10-year plan for Canal and River Trust

18 Nov 2016
The Trust is aiming to improve its number of volunteers in its 10-year plan

The Trust is aiming to improve its number of volunteers in its 10-year plan

The Canal and River Trust has developed an ambitious ten-year plan to aim to ensure its canals remain popular places to visit and active in a thriving boating community.

Trustee of the Canal and River Trust, John Dowell, has highlighted numerous ambitions for the waterways over the next decade.

The targets include having up to 500m visits a year, 100 more than last year’s figure and developing a community where at least 85% of boaters and waterway related users are satisfied with the Trust’s service.

It also aims for the Trust to be a well-known charity with 75% of the population being aware of it, currently this only sits at 30%. Alongside this it hopes to be a better supported charity upping its number of donors from 18,500 to 100,000 in the next ten years.

“I don’t deny they are ambitious and it may not be achieved. The world will not fall apart if they are missed but isn’t it better to have targets than to not?

“The Trust should be a great place for volunteering in all aspects of the Trust’s work, contributing 1m hours of work a year – up from a little under 500,000 hours now.”

“We want to improve the future generations of waterways supports with about 1m children and young people each year engaged in volunteering, arts, education, sport and social action.”

This has been married with changes in the role of the area of waterway manager, with each waterway manager now having four new key staff.

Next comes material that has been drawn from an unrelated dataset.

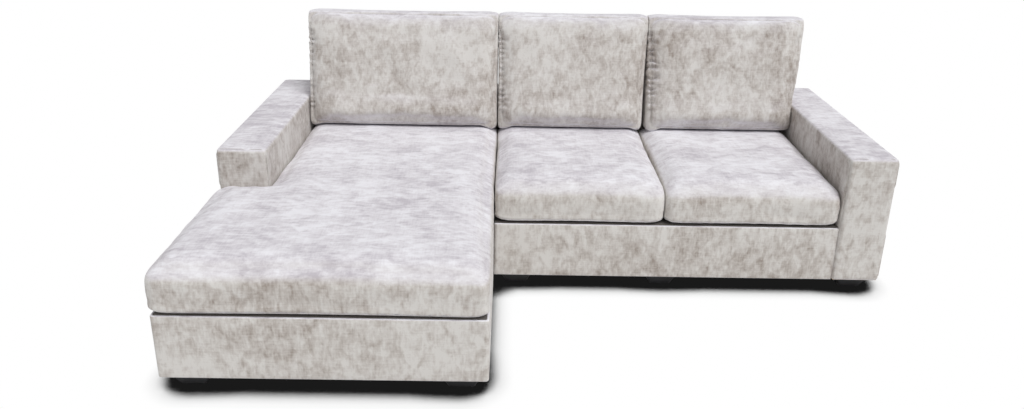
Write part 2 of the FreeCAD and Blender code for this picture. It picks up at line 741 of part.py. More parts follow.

A customer operations manager will deal with the day-to-day 'stuff' and the paid customer support team, while also organising the volunteers work. A volunteer development co-ordination will find and set up new volunteer groups, such as adoption schemes.

A development and engagement manager will increase contact with organisations and people new to the waterway, and there will also be a customer support co-ordinator.

Mr Dodwell added: “This all fits in with what Richard Parry has said about the structure change being the start of a journey – to unlock capacity to do more and to do it more efficiently, to change how things are done and to improve how the Trust interacts with customers and users.”

Net assets of the Trust are currently exceeding over 700m, with mainly the Endowment Fund which produces investment income.

Around 25% of the income comes from property rents, 19% from boats and 26% via the government – alongside £2.5m of donations.

This winter it is expecting to see 288 stoppages, more than last winter’s 170. Sixty stoppages will be on the Manchester and Pennies Waterways which accounts for around 20%, but by contrast there will only be six on each of the Kennet and Avon and in the London area.

With regards to dredging, Mr Dodwell says: “Every waterway is surveyed by the Trust staff for depth every eight years to see if it complies with a minimum operating channel. Complaints from users play a large part in dredging planning when specific dredging is planned, there are about 120 places in Manchester and the Pennies area which are known about as a result of reports from users.”

The trust now has a long-term contract with the dredging contractors to encourage them to bring in new equipment which has resulted in a joint investment in a site near Coventry.